begin Material

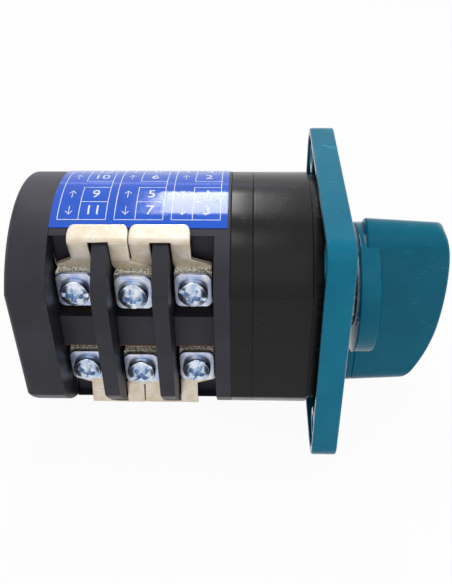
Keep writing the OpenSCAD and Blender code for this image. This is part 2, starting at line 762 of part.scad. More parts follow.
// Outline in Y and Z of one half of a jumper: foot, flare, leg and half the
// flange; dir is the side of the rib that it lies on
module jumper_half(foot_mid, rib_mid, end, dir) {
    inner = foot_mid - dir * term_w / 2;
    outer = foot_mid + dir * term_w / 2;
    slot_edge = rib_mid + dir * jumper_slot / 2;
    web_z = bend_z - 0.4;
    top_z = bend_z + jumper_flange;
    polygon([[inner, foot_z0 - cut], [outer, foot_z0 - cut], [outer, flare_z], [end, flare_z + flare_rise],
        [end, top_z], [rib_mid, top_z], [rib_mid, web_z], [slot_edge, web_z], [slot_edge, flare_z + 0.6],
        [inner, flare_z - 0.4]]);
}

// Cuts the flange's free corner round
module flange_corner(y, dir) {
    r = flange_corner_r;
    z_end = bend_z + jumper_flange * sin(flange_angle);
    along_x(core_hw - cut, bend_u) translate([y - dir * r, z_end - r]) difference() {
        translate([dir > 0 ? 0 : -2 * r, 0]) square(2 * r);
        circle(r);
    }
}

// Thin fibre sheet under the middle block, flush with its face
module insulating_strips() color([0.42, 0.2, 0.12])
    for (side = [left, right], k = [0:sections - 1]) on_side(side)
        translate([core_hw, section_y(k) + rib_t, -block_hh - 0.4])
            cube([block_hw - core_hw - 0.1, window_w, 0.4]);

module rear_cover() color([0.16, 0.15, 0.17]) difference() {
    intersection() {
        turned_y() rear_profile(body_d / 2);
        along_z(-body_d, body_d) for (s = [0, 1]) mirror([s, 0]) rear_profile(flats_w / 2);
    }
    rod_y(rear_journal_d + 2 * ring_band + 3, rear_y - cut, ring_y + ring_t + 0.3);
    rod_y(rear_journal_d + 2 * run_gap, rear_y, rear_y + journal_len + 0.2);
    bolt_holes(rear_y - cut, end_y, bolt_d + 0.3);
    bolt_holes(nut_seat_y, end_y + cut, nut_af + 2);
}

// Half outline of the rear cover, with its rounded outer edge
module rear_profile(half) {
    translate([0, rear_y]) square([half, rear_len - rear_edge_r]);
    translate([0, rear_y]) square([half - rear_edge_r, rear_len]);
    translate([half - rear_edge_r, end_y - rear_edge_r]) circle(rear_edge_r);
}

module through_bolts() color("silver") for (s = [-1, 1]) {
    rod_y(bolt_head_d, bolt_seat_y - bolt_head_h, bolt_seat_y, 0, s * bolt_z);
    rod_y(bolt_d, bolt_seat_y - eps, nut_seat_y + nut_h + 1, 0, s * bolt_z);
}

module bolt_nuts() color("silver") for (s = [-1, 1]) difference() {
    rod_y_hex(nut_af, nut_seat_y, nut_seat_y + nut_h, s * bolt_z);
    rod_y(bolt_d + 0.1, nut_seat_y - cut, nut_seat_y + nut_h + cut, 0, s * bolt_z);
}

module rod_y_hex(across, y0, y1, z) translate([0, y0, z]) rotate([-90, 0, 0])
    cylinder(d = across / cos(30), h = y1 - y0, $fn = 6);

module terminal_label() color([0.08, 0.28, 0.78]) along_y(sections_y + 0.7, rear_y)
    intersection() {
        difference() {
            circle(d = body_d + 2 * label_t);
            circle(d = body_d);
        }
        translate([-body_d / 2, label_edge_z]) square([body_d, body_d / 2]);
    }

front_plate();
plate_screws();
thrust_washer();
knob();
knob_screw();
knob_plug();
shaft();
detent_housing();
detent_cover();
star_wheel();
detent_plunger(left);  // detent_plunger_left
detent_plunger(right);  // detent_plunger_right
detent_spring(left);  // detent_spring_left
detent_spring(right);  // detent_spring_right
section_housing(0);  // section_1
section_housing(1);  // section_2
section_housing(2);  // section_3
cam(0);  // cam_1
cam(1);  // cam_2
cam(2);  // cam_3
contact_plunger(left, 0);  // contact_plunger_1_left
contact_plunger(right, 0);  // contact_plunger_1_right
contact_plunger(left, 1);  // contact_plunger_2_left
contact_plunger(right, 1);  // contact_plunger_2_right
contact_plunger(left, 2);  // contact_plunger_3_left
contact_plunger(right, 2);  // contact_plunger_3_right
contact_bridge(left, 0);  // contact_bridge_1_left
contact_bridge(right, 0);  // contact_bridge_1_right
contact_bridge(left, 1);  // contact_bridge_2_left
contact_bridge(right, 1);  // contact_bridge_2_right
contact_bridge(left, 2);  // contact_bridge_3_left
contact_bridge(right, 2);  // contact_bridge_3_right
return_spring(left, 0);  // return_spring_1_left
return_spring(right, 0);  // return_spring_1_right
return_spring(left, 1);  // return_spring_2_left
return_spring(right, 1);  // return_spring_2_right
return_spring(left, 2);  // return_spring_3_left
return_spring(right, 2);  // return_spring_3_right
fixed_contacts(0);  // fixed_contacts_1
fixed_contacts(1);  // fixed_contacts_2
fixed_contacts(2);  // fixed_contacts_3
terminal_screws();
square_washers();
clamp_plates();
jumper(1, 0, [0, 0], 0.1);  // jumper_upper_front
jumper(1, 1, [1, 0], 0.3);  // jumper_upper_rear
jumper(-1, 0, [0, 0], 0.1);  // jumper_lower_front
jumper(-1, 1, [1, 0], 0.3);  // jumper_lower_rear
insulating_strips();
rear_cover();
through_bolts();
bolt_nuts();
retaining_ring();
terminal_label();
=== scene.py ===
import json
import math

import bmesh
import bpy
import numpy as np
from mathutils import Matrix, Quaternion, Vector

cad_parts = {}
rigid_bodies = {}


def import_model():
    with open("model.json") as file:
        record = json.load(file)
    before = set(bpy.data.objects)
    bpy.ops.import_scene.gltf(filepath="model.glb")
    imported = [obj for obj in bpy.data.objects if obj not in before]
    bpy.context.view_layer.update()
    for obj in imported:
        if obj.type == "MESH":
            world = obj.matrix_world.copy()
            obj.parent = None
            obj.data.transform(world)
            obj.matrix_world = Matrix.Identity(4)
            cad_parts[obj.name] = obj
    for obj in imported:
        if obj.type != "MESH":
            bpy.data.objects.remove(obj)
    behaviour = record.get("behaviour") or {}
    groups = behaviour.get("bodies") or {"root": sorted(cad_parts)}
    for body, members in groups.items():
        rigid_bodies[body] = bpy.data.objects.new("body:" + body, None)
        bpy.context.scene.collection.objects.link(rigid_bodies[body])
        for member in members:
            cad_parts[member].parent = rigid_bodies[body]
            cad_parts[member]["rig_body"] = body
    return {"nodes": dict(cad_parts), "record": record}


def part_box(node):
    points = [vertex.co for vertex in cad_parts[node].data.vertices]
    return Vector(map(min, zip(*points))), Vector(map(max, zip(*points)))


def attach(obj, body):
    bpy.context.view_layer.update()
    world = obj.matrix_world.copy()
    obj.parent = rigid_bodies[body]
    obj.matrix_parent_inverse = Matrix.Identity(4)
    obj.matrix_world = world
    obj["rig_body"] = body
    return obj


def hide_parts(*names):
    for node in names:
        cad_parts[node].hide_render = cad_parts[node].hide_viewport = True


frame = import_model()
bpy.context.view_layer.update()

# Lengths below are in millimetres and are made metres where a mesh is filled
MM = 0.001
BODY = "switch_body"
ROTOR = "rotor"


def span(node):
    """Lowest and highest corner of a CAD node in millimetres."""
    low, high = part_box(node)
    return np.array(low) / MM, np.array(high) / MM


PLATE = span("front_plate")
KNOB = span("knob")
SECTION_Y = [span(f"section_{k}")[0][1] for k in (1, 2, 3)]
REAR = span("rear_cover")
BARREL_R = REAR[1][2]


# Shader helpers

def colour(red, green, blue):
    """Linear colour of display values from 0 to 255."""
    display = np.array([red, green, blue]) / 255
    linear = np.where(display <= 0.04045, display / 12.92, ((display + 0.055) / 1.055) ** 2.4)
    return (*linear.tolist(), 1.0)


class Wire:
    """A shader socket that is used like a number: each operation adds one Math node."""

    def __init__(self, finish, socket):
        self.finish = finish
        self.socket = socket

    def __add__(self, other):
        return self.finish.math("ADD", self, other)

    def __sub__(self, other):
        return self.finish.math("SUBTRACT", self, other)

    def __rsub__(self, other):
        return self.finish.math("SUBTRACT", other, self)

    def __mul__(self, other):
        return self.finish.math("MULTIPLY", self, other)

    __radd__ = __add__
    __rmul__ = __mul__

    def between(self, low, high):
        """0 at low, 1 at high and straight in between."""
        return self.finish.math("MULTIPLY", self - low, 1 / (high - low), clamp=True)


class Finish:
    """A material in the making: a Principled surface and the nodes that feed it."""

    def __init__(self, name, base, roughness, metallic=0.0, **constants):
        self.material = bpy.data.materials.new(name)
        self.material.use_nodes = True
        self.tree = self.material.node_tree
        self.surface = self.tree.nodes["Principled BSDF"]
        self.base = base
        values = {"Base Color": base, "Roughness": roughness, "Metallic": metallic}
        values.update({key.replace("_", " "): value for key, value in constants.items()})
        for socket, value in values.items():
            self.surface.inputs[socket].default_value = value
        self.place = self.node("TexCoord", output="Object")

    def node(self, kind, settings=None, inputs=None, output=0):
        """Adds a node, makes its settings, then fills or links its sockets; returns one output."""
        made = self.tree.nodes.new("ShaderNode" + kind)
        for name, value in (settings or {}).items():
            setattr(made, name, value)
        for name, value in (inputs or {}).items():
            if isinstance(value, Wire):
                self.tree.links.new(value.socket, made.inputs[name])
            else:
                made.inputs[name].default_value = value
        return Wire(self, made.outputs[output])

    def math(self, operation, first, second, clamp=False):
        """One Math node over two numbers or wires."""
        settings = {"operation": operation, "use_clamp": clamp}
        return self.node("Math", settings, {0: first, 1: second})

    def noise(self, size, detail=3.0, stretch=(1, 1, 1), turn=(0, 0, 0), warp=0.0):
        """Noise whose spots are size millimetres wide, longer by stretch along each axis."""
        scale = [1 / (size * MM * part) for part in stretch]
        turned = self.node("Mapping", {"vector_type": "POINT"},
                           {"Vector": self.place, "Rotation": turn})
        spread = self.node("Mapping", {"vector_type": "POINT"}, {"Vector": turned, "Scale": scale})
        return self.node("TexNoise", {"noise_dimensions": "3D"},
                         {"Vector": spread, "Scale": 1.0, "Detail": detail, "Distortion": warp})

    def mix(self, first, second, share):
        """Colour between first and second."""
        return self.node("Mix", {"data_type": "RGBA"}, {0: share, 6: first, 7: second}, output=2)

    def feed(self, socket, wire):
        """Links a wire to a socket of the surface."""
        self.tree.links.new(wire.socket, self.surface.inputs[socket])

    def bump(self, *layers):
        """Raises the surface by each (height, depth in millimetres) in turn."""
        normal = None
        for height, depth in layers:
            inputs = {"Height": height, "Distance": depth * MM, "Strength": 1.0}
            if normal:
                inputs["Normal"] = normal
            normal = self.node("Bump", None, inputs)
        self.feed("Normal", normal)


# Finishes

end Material

Objective
Count the lines above that contain the word "before". Give only the number.

Written reply
2